Moreover, Jesus’s disciples are to love their neighbors (Matt. 22:34–40), and this includes Muslims. Loving others includes seeking their well-being and acting in ways that promote their good. We are to treat others, including Muslims, how we would wish to be treated (Matt. 7:12).
Finally, Christians are to make disciples of all peoples (Matt. 28:18–20), and this includes Muslims. In faithfulness to the Lord Jesus, Christians must share the gospel with their Muslim neighbors, clarifying misconceptions and urging them to accept Jesus, the Son of God, as Lord and Savior.

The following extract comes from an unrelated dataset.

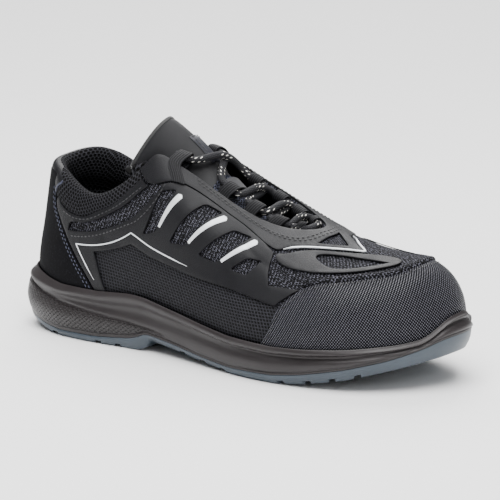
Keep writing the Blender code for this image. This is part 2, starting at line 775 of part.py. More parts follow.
def make_insole():
    turns = np.arange(40) * TURNS / 40
    foot = ring_spline(foot_ring(), turns)
    out = outward(foot)
    low = foot - out * INSOLE_INSET + np.array([0, 0, GAP])
    high = foot - out * INSOLE_INSET + np.array([0, 0, INSOLE_THICK])
    return ring_solid("insole", [high, low], (0.08, 0.08, 0.09))


def throat_frame(turn, side):
    """Where a strap leaves the throat edge, and the unit run of the edge towards the ankle."""
    turn = turn if side < 0 else TURNS - turn
    step = 0.05
    edge, before, after = upper_surface([turn, turn - step, turn + step], np.ones((3, 1)), STRAP_REST)[:, 0]
    run = after - before
    pace = np.linalg.norm(run) / (2 * step)
    return turn, edge, run / np.linalg.norm(run) * (1 if run[0] < 0 else -1), pace


def strap_width(number):
    return STRAP_WIDTH if number else FRONT_STRAP_WIDTH


def strap_reach(number):
    """How far the lace runs straight on each side of an eye's middle."""
    return strap_width(number) / 2 + LACE_STRAIGHT


def lace_eyes(side):
    """The eye of each strap on one side, from the toe up."""
    column = 2 if side < 0 else 3
    return [
        np.array([along(row[1]), side * row[column] * BALL_WIDTH, row[column + 2] * HEEL_HEIGHT])
        for row in LACE_LOOPS
    ]


def make_strap(name, side, number, eye):
    """A folded webbing strap: from its pad on the eyestay, round the lace and back below."""
    turn, edge, run, pace = throat_frame(LACE_LOOPS[number][0], side)
    across = eye - edge
    across -= run * across.dot(run)
    across /= np.linalg.norm(across)
    up = np.cross(run, across)
    up *= np.sign(up[2])
    radius = LACE / 2 + EYE_CLEAR + STRAP_THICK / 2
    tail = (eye - edge).dot(across) - STRAP_TAIL
    columns = []
    for step in (-0.5, 0, 0.5):
        place = turn + step * strap_width(number) / pace
        pad = upper_surface([place, place], [[1 - STRAP_PAD], [STRAP_EDGE]], STRAP_REST)[:, 0]
        shift = (pad[1] - edge).dot(run)
        centre = eye + run * shift
        column = [pad[0], pad[1]]
        for degrees in (100, 60, 20, -20, -60, -95):
            angle = math.radians(degrees)
            column.append(centre + radius * (math.cos(angle) * across + math.sin(angle) * up))
        column.append(centre - radius * up - tail * across)
        columns.append(column)
    middle = np.array(columns).transpose(1, 0, 2)
    normal = np.cross(np.gradient(middle, axis=0), np.gradient(middle, axis=1))
    normal /= np.linalg.norm(normal, axis=2)[:, :, None]
    normal *= np.sign(normal[0, 1, 2])
    half = normal * STRAP_THICK / 2
    return strip_solid(name, middle + half, middle - half, (0.02, 0.02, 0.02))


def lace_route():
    """Down from the lateral top strap, across the bar at the toe end and up to the medial top."""
    sides = {-1: lace_eyes(-1), 1: lace_eyes(1)}
    runs = {side: [throat_frame(row[0], side)[2] for row in LACE_LOOPS] for side in sides}
    top = len(LACE_LOOPS) - 1
    route = []

    def crossing(number, above):
        share, height = LACE_CROSSINGS[number]
        centre = (sides[-1][number][1] + sides[1][number][1]) / 2
        lift = (LACE + 2 * GAP) if above else 0
        return np.array([along(share), centre, height * HEEL_HEIGHT + lift])

    side = -1
    for number in range(top, -1, -1):
        eye, run = sides[side][number], runs[side][number] * strap_reach(number)
        route += [eye + run, eye, eye - run]
        if number:
            route.append(crossing(number - 1, number % 2 == 0))
            side = -side
    bar = (sides[-1][0] + sides[1][0]) / 2 - (runs[-1][0] + runs[1][0]) * strap_reach(0) / 2
    route.append(bar + np.array([BAR_BOW, 0, 0]))
    side = -side
    for number in range(top + 1):
        eye, run = sides[side][number], runs[side][number] * strap_reach(number)
        route += [eye - run, eye, eye + run]
        if number < top:
            route.append(crossing(number, number % 2 == 0))
            side = -side
    return route


def make_lace():
    """The lace as one tube that runs through every strap."""
    points = section_spline(np.array([lace_route()]), np.linspace(0, 1, LACE_POINTS)[None])[0]
    curve = bpy.data.curves.new("lace", "CURVE")
    curve.dimensions = "3D"
    curve.bevel_depth = LACE / 2
    curve.bevel_resolution = 2
    curve.use_fill_caps = True
    spline = curve.splines.new("POLY")
    spline.points.add(len(points) - 1)
    for point, place in zip(spline.points, points):
        point.co = (*place, 1)
    obj = bpy.data.objects.new("lace", curve)
    bpy.context.scene.collection.objects.link(obj)
    material = bpy.data.materials.new("lace")
    material.use_nodes = True
    shader = material.node_tree.nodes["Principled BSDF"]
    shader.inputs["Base Color"].default_value = (0.02, 0.02, 0.02, 1)
    shader.inputs["Roughness"].default_value = 0.8
    curve.materials.append(material)
    return obj


def groove_tool(number, share):
    """A zigzag bar across the tread that follows the toe spring, as deep as the groove."""
    heights = np.array(SOLE_RISE)
    reach = BALL_WIDTH * GROOVE_REACH
    rows = []
    for step, part in enumerate((-1, -0.5, 0, 0.5, 1)):
        middle = along(share) + GROOVE_ZIG * (1 if step % 2 else -1)
        row = []
        for x in (middle - GROOVE_WIDTH / 2, middle + GROOVE_WIDTH / 2):
            tread = np.interp((x + HEEL_BACK) / SOLE_LENGTH, heights[:, 0], heights[:, 5]) * HEEL_HEIGHT
            row += [(x, part * reach, -GROOVE_BELOW), (x, part * reach, tread + GROOVE_DEPTH)]
        rows.append([row[0], row[2], row[3], row[1]])
    tool = tube_solid(f"tread.groove{number}", np.array(rows), (0.02, 0.02, 0.02))
    tool.hide_render = True
    tool.display_type = "WIRE"
    return tool


def build():
    for obj in list(bpy.data.objects):
        bpy.data.objects.remove(obj)
    n, m = UPPER_GRID
    turns = np.arange(n) * TURNS / n
    rises = np.tile(np.linspace(0, 1, m), (n, 1))
    outer = upper_surface(turns, rises, UPPER_WALL)
    inner = upper_surface(turns, rises)
    closed_shell("upper", inner, outer, (0.03, 0.03, 0.03))
    floor, rim_in, rim_out, band, flare, joint, bed, tread = sole_loops()
    ring_solid("midsole", [floor, rim_in, rim_out, band, flare, joint, bed], (0.04, 0.04, 0.04))
    drop = np.array([0, 0, GAP])
    outsole = ring_solid("outsole", [bed - drop, joint - drop, tread], (0.2, 0.22, 0.25))
    for number, share in enumerate(GROOVES):
        modifier = outsole.modifiers.new("groove", "BOOLEAN")
        modifier.operation = "DIFFERENCE"
        modifier.solver = "EXACT"
        modifier.object = groove_tool(number, share)
    make_tongue()
    make_collar()
    make_insole()
    skin = make_skin()
    skin.hide_render = True
    skin.display_type = "WIRE"
    cut_overlay("toe_guard", skin, TOE_GUARD + mirrored(TOE_GUARD))
    back = tuple((-row[0],) + tuple(row[1:]) for row in reversed(HEEL_COUNTER))
    cut_overlay("heel_counter", skin, back + HEEL_COUNTER, folded=True)
    cut_overlay("eyestay", skin, EYESTAY + mirrored(EYESTAY))
    for side, flip in (("lateral", tuple), ("medial", mirrored)):
        windows = [flip(rows) for rows in (SIDE_MESH, COLLAR_MESH) + VENTS]
        cut_overlay(f"quarter_{side}", skin, flip(QUARTER), windows)
        cut_overlay(f"vamp_wing_{side}", skin, flip(WING), [flip(WING_MESH)])
    for side, word in ((-1, "lateral"), (1, "medial")):
        for number, eye in enumerate(lace_eyes(side)):
            make_strap(f"lace_strap_{word}_{number + 1}", side, number, eye)
    make_lace()


build()
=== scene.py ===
import math

import bmesh
import bpy
import numpy as np
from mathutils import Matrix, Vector
from mathutils.bvhtree import BVHTree
from mathutils.geometry import delaunay_2d_cdt


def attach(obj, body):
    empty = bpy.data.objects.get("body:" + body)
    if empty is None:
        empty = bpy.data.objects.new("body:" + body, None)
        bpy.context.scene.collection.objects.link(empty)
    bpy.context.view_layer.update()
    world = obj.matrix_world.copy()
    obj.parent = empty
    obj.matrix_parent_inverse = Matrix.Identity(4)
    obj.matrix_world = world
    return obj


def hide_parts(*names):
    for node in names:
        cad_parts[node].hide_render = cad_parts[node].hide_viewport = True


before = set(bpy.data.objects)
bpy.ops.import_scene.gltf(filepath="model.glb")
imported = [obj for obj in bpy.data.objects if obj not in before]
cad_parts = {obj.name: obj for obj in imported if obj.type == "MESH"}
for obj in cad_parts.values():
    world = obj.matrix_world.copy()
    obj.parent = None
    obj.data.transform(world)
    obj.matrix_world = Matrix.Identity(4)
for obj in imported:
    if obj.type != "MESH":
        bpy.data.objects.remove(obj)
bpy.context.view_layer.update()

bpy.ops.object.select_all(action="DESELECT")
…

Given centuries of mutual suspicion and misunderstandings as well as current tensions, doing so in a winsome and responsible manner won’t be easy. But this is the challenge facing American Christians in the days ahead: to be appropriately accepting and welcoming of Muslims as neighbors while also encouraging them to become disciples of King Jesus. The Christian obligation and privilege to love one’s neighbor doesn’t depend on Christians agreeing with Hindus or Muslims about their respective understandings of God, or even with Buddhists or atheists who deny God’s reality. Differences of understanding are real and profound. But the obligation to love one’s neighbor springs from the fact that all human beings are made in the image of God, and from the command and example of the Lord Jesus himself.